── Dataset rows

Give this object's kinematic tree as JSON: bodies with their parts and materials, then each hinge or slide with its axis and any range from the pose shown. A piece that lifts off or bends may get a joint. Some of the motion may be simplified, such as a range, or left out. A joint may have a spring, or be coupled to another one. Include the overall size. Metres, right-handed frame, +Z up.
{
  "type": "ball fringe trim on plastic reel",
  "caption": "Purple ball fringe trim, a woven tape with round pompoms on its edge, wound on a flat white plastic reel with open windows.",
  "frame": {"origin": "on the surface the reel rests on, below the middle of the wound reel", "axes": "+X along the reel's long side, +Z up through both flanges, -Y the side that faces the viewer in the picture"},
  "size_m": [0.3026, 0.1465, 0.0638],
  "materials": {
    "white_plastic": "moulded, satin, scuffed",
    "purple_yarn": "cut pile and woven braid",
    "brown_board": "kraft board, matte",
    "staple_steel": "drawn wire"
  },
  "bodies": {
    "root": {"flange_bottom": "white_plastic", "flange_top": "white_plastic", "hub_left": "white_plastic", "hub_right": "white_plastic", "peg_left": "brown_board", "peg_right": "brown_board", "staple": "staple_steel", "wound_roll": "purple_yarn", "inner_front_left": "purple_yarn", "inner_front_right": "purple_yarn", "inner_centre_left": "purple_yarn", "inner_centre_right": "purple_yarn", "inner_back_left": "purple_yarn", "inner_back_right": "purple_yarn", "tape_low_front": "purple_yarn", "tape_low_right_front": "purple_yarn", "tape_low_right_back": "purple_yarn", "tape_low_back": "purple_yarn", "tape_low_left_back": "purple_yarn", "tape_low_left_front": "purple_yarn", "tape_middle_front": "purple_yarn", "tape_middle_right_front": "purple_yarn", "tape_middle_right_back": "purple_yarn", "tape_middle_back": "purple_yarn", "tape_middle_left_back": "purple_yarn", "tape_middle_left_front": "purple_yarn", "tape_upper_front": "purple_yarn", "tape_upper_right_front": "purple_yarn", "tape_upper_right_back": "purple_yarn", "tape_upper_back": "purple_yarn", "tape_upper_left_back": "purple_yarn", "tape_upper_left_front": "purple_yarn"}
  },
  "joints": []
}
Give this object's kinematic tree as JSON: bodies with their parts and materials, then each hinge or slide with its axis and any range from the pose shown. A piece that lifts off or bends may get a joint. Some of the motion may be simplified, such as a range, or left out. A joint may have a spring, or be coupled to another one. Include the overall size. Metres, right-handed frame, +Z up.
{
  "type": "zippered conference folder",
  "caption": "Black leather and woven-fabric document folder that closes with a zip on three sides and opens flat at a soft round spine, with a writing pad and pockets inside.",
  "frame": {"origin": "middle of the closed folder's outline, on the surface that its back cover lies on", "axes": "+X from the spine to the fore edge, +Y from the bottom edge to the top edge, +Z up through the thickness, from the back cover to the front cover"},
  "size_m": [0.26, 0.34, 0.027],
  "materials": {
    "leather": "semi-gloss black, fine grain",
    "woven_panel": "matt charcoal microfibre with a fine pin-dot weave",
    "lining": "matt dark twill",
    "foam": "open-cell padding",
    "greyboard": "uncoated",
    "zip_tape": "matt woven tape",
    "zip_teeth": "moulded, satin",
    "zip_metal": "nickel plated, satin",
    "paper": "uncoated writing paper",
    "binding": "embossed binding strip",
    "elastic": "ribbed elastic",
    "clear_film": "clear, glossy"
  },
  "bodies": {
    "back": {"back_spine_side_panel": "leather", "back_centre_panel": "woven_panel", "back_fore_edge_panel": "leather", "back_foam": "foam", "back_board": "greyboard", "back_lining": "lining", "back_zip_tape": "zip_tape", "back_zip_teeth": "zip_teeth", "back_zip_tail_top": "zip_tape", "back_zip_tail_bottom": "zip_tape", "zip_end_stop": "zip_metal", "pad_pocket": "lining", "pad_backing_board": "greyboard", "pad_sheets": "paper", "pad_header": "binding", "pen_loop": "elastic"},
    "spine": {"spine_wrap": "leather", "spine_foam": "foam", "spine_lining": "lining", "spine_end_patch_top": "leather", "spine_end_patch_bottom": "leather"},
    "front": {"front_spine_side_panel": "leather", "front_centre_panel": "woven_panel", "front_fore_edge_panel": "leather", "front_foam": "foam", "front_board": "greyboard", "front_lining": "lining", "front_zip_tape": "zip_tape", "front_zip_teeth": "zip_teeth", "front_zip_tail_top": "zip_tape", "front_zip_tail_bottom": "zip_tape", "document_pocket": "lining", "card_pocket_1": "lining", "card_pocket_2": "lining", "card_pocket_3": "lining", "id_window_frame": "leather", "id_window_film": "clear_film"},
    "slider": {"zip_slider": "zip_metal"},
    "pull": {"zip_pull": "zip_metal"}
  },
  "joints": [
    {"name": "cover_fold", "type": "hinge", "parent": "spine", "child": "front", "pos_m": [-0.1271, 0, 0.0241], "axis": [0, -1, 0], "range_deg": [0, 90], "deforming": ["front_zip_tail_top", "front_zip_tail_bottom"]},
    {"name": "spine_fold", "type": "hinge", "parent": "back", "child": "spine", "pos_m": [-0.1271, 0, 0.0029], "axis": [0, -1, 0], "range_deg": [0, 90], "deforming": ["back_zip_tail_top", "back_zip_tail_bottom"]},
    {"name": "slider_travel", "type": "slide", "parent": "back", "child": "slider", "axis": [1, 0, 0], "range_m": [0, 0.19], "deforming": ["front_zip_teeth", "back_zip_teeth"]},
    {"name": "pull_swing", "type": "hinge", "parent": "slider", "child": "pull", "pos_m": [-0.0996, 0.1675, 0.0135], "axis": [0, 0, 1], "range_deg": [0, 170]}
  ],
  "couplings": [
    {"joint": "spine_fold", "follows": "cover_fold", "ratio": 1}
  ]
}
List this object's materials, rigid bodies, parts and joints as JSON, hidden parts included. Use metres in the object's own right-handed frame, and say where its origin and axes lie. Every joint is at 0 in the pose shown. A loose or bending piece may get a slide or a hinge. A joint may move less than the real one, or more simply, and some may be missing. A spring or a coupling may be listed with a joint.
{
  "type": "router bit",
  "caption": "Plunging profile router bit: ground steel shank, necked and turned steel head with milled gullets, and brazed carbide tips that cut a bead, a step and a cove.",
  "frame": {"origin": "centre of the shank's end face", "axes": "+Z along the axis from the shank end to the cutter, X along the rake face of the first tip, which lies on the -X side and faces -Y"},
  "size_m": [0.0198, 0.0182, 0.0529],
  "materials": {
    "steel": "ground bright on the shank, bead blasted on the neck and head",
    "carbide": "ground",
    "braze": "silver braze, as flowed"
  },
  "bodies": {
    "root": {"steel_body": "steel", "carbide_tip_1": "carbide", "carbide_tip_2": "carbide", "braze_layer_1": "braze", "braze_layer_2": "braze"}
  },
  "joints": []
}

────

_Exercise details_: Extract the complete listing verbatim.

_Output below_:
Give this object's kinematic tree as JSON: bodies with their parts and materials, then each hinge or slide with its axis and any range from the pose shown. A piece that lifts off or bends may get a joint. Some of the motion may be simplified, such as a range, or left out. A joint may have a spring, or be coupled to another one. Include the overall size. Metres, right-handed frame, +Z up.
{
  "type": "ball fringe trim on plastic reel",
  "caption": "Purple ball fringe trim, a woven tape with round pompoms on its edge, wound on a flat white plastic reel with open windows.",
  "frame": {"origin": "on the surface the reel rests on, below the middle of the wound reel", "axes": "+X along the reel's long side, +Z up through both flanges, -Y the side that faces the viewer in the picture"},
  "size_m": [0.3026, 0.1465, 0.0638],
  "materials": {
    "white_plastic": "moulded, satin, scuffed",
    "purple_yarn": "cut pile and woven braid",
    "brown_board": "kraft board, matte",
    "staple_steel": "drawn wire"
  },
  "bodies": {
    "root": {"flange_bottom": "white_plastic", "flange_top": "white_plastic", "hub_left": "white_plastic", "hub_right": "white_plastic", "peg_left": "brown_board", "peg_right": "brown_board", "staple": "staple_steel", "wound_roll": "purple_yarn", "inner_front_left": "purple_yarn", "inner_front_right": "purple_yarn", "inner_centre_left": "purple_yarn", "inner_centre_right": "purple_yarn", "inner_back_left": "purple_yarn", "inner_back_right": "purple_yarn", "tape_low_front": "purple_yarn", "tape_low_right_front": "purple_yarn", "tape_low_right_back": "purple_yarn", "tape_low_back": "purple_yarn", "tape_low_left_back": "purple_yarn", "tape_low_left_front": "purple_yarn", "tape_middle_front": "purple_yarn", "tape_middle_right_front": "purple_yarn", "tape_middle_right_back": "purple_yarn", "tape_middle_back": "purple_yarn", "tape_middle_left_back": "purple_yarn", "tape_middle_left_front": "purple_yarn", "tape_upper_front": "purple_yarn", "tape_upper_right_front": "purple_yarn", "tape_upper_right_back": "purple_yarn", "tape_upper_back": "purple_yarn", "tape_upper_left_back": "purple_yarn", "tape_upper_left_front": "purple_yarn"}
  },
  "joints": []
}
Give this object's kinematic tree as JSON: bodies with their parts and materials, then each hinge or slide with its axis and any range from the pose shown. A piece that lifts off or bends may get a joint. Some of the motion may be simplified, such as a range, or left out. A joint may have a spring, or be coupled to another one. Include the overall size. Metres, right-handed frame, +Z up.
{
  "type": "zippered conference folder",
  "caption": "Black leather and woven-fabric document folder that closes with a zip on three sides and opens flat at a soft round spine, with a writing pad and pockets inside.",
  "frame": {"origin": "middle of the closed folder's outline, on the surface that its back cover lies on", "axes": "+X from the spine to the fore edge, +Y from the bottom edge to the top edge, +Z up through the thickness, from the back cover to the front cover"},
  "size_m": [0.26, 0.34, 0.027],
  "materials": {
    "leather": "semi-gloss black, fine grain",
    "woven_panel": "matt charcoal microfibre with a fine pin-dot weave",
    "lining": "matt dark twill",
    "foam": "open-cell padding",
    "greyboard": "uncoated",
    "zip_tape": "matt woven tape",
    "zip_teeth": "moulded, satin",
    "zip_metal": "nickel plated, satin",
    "paper": "uncoated writing paper",
    "binding": "embossed binding strip",
    "elastic": "ribbed elastic",
    "clear_film": "clear, glossy"
  },
  "bodies": {
    "back": {"back_spine_side_panel": "leather", "back_centre_panel": "woven_panel", "back_fore_edge_panel": "leather", "back_foam": "foam", "back_board": "greyboard", "back_lining": "lining", "back_zip_tape": "zip_tape", "back_zip_teeth": "zip_teeth", "back_zip_tail_top": "zip_tape", "back_zip_tail_bottom": "zip_tape", "zip_end_stop": "zip_metal", "pad_pocket": "lining", "pad_backing_board": "greyboard", "pad_sheets": "paper", "pad_header": "binding", "pen_loop": "elastic"},
    "spine": {"spine_wrap": "leather", "spine_foam": "foam", "spine_lining": "lining", "spine_end_patch_top": "leather", "spine_end_patch_bottom": "leather"},
    "front": {"front_spine_side_panel": "leather", "front_centre_panel": "woven_panel", "front_fore_edge_panel": "leather", "front_foam": "foam", "front_board": "greyboard", "front_lining": "lining", "front_zip_tape": "zip_tape", "front_zip_teeth": "zip_teeth", "front_zip_tail_top": "zip_tape", "front_zip_tail_bottom": "zip_tape", "document_pocket": "lining", "card_pocket_1": "lining", "card_pocket_2": "lining", "card_pocket_3": "lining", "id_window_frame": "leather", "id_window_film": "clear_film"},
    "slider": {"zip_slider": "zip_metal"},
    "pull": {"zip_pull": "zip_metal"}
  },
  "joints": [
    {"name": "cover_fold", "type": "hinge", "parent": "spine", "child": "front", "pos_m": [-0.1271, 0, 0.0241], "axis": [0, -1, 0], "range_deg": [0, 90], "deforming": ["front_zip_tail_top", "front_zip_tail_bottom"]},
    {"name": "spine_fold", "type": "hinge", "parent": "back", "child": "spine", "pos_m": [-0.1271, 0, 0.0029], "axis": [0, -1, 0], "range_deg": [0, 90], "deforming": ["back_zip_tail_top", "back_zip_tail_bottom"]},
    {"name": "slider_travel", "type": "slide", "parent": "back", "child": "slider", "axis": [1, 0, 0], "range_m": [0, 0.19], "deforming": ["front_zip_teeth", "back_zip_teeth"]},
    {"name": "pull_swing", "type": "hinge", "parent": "slider", "child": "pull", "pos_m": [-0.0996, 0.1675, 0.0135], "axis": [0, 0, 1], "range_deg": [0, 170]}
  ],
  "couplings": [
    {"joint": "spine_fold", "follows": "cover_fold", "ratio": 1}
  ]
}
List this object's materials, rigid bodies, parts and joints as JSON, hidden parts included. Use metres in the object's own right-handed frame, and say where its origin and axes lie. Every joint is at 0 in the pose shown. A loose or bending piece may get a slide or a hinge. A joint may move less than the real one, or more simply, and some may be missing. A spring or a coupling may be listed with a joint.
{
  "type": "router bit",
  "caption": "Plunging profile router bit: ground steel shank, necked and turned steel head with milled gullets, and brazed carbide tips that cut a bead, a step and a cove.",
  "frame": {"origin": "centre of the shank's end face", "axes": "+Z along the axis from the shank end to the cutter, X along the rake face of the first tip, which lies on the -X side and faces -Y"},
  "size_m": [0.0198, 0.0182, 0.0529],
  "materials": {
    "steel": "ground bright on the shank, bead blasted on the neck and head",
    "carbide": "ground",
    "braze": "silver braze, as flowed"
  },
  "bodies": {
    "root": {"steel_body": "steel", "carbide_tip_1": "carbide", "carbide_tip_2": "carbide", "braze_layer_1": "braze", "braze_layer_2": "braze"}
  },
  "joints": []
}